Unfortunately, this is not a rule for everyone. I, of course, have occasion to speak to or deal with my husband’s ex-wife – who also parents the kids. When I do this, by phone, or text, or email, or even hand-written note – she pretends I do not exist. If I ask a question, the response goes to my husband. I don’t really take this personally because this is the same kind of relationship she had with the ex-ex wife who came before her, so it is simply the way she communicates, or chooses not too. But seriously, after three years of this, I am so done. It is just rude. So this week I have reached a boiling point and I am pissed off. I sent a deluge of texts yesterday including ones like “Hello…tap tap tap…is this thing on?” And finally got a text saying “acknowledged”. Thanks. That is all I needed.
In fact, that is all any of us need really – it is a basic part of human behavior. We want to be seen, heard, acknowledged.

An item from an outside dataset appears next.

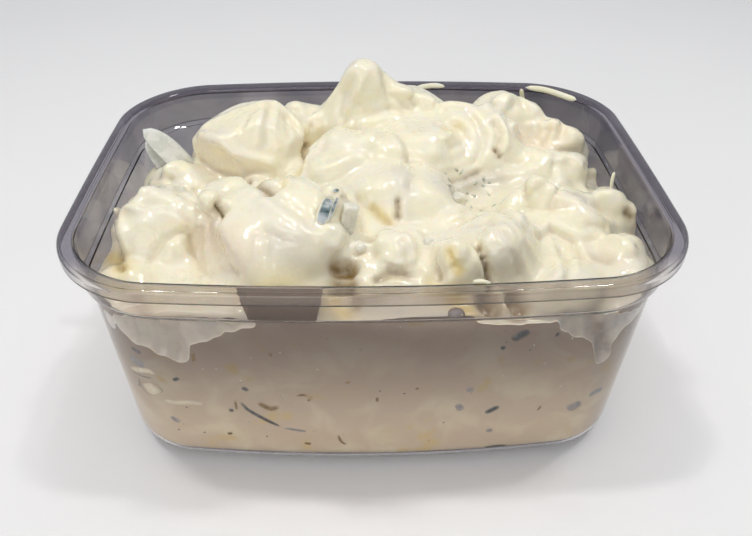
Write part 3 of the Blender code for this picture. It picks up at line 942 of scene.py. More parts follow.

Being invisible wears on the spirit. We see this every day with our two-year old who wants nothing more than to be seen as part of the family. Her whole life is spent watching us, especially the big kids, and doing what we do. She is just looking to be acknowledged, her place in the world confirmed.

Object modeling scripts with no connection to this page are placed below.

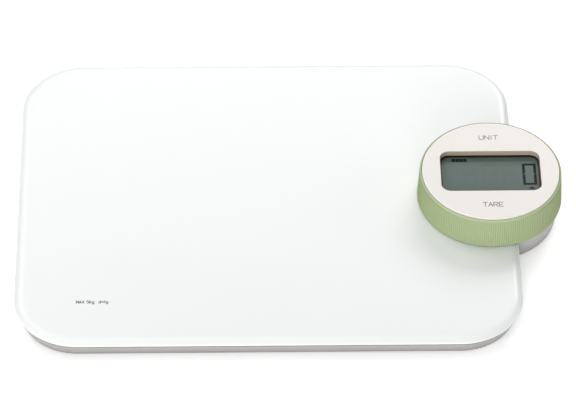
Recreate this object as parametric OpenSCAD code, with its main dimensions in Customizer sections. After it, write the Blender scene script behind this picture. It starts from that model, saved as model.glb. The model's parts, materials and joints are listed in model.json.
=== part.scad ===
// Slim digital scale with a round display head that turns on its own pod.
// Millimetres, +Z up, the table is z = 0, the origin is the centre of the
// whole footprint. +X is the head's side, -Y is the front.

/* [Platform] */
// Width of the weighing platform
platform_w = 240; // [230:1:255]
// Depth of the weighing platform, front to back
platform_d = 191.5; // [180:0.5:205]
// Corner radius of the platform in plan
corner_r = 30.5; // [26:0.5:38]
// Height of the platform's top above the table
platform_top = 12; // [12:0.1:12.3]
// Horizontal width of the rounded edge
edge_w = 4.5; // [4:0.1:6]
// Travel of the platform from no load to its overload stops
load_travel = 0.4; // [0.2:0.05:0.4]

/* [Display head] */
// Distance from the platform's centre to the head's axis
head_x = 107.4; // [104:0.2:112]
// Outer radius of the grip ring at its foot
ring_foot_r = 34.9; // [34.6:0.1:36]
// Outer radius of the grip ring at its rim
ring_rim_r = 34; // [33.8:0.1:34.3]
// Radius of the face disc
face_r = 33.05; // [32.8:0.05:33.1]
// Height of the face's top above the table
head_top = 29.35; // [29.2:0.05:29.8]
// Height by which the face stands above the grip ring's rim
face_proud = 0.7; // [0.5:0.1:0.9]
// Outer radius of the pod that carries the head
pod_r = 32.4; // [32:0.1:32.5]
// Width of the display window
window_w = 48; // [44:0.2:48.4]
// Depth of the display window, front to back
window_d = 27.2; // [24:0.2:27.6]
// Corner radius of the display window
window_r = 4.6; // [3:0.1:6]
// Turn of the head to each side
head_turn = 90; // [60:5:90]

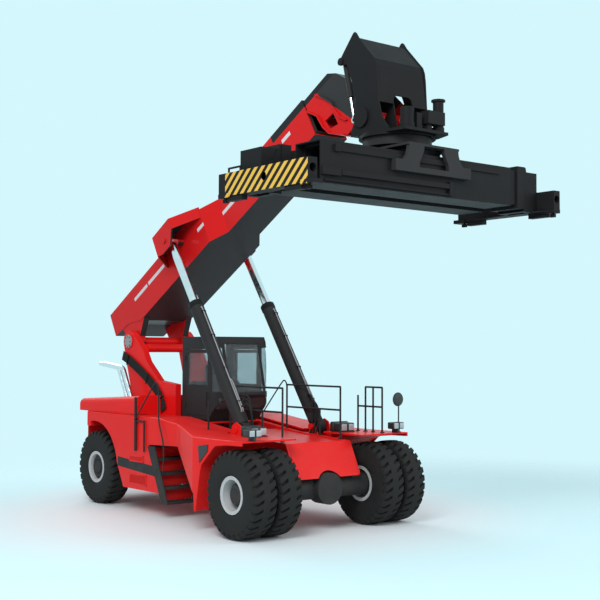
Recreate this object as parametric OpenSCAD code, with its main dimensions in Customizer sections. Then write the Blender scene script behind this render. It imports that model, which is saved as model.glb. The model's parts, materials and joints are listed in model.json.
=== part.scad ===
// Reach stacker for shipping containers: a four-corner machine with twin drive
// wheels in front, steered wheels behind, a two-stage boom and a 20 to 40 foot spreader.
// X runs forward, Y to the machine's left and Z up. The origin is on the floor under
// the middle of the drive axle. The boom is drawn at its parked angle.

/* [Wheels] */
// Distance from the drive axle to the steered axle
wheelbase = 6000; // [5600:50:6600]
// Outer radius of every tyre, to the tips of the lugs
tyre_r = 810; // [780:5:820]
// Width of one tyre
tyre_w = 500; // [440:10:510]
// Seat radius of every rim
rim_r = 330; // [300:5:340]
// Outer face of the outer drive tyre from the centre line
drive_half_w = 2080; // [2060:10:2120]
// Free space between the two drive tyres of a side
twin_gap = 75; // [50:5:100]
// Outer face of a steered tyre from the centre line
steer_half_w = 1580; // [1560:5:1620]
// Radius of the wheel arch over a steered wheel
arch_r = 1030; // [1000:5:1060]

/* [Frame] */
// Outer face of the frame's side plates from the centre line
frame_half_w = 800; // [780:5:820]
// Thickness of the frame's and the tower's side plates
frame_t = 140; // [100:5:160]
// Height of the deck beside the boom cylinders
deck_z = 1790; // [1760:5:1820]
// Height of the cab floor's underside
cab_floor_z = 1970; // [1960:5:2000]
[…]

She was barely eighteen months when she first set the table for dinner, stacking the plates and cups as best as her little body would let her with a serious look on her face. When we noticed her, and made note of her contribution- she was thrilled.
My husband Miller finds himself in the situation of being invisible sometimes. Sometimes I will make comments about how
Taylor Lautner would look with water running down the washboard maze that is his torso and Miller will often exclaim “I AM
RIGHT HERE!” Apparently, Miller wants to be acknowledged too. Bless his heart.
[Editor’s note: I’m still right here!]
My kids had a run-in with being dismissed the other day. On a field trip with other home-schoolers, my little self-declared atheists piped up about their religious beliefs (or lack thereof). This particular group of home schoolers is predominantly Christian and were so disturbed by this dangerous idea, one kid even cried. My kids soon realized they were in the minority, and worse yet, the adults on the bus refused to acknowledge their right to their individual beliefs. One adult said “They don’t have to believe in God if they don’t want to.” At this point my kids were like ‘phew! finally! some back-up!’ – but wait, there is more. The grown-up then went on to say “I mean, it is just like not believing in gravity or air… but they can do that if they want.” Wha?!?! Really? My kids pointed out how it is nothing like not believing in gravity or air – but they were really hurt that no one had their back. They wanted to be seen, they wanted to be acknowledged.
We crave this as humans, we crave acknowledgement in the world. Not necessarily approval or support – but just a simple acknowledgement when you say “I am right here.” Kids know this. “Mommy, Mommy, Mommy, Mommy – Look at me! Look at me! Look at me! Look at me!!!!” This is pure evidence of the fact that humans crave this. Luckily, most of us have found more subtle ways to seek recognition – but the sentiment is often still there.
With kids, we often get it right, offering lots of praise and recognition for even small accomplishments – but we often get it wrong as well – dismissing the things that are important to them. In adult relationships, when one person feels dismissed – the shit starts hitting the fan. At least in adult relationships with me.
No one seems to understand this concept more than grandparents. They are all about acknowledging, making kids feel important They send stickers in the mail and cards that just say “Thinking of you.” or “You are awesome!” Seriously, who doesn’t need a little of that in their life? I am having to potty train for the first time since my Mom died. I am not sure how to even do this. How do you make your child feel good about proper peeing when you can’t call Nana every time pee makes it into the potty? Who else is going to act like no one in the history of the world has ever made a poop quite like your little one’s poop – swooning with excitement about all things excrement? No one. The answer is no one. Hopefully, anyway.
It has been said that if you want your child to have a great self esteem, have your face light up when they walk into the room.” I think this is true. Acknowledge them, consider them important, never let them feel dimissed by you – and for the love of God (or who ever else my Atheist kids want to reference) respond when someone calls you or texts you or whatever. Even if it is your ex-husband’s wife.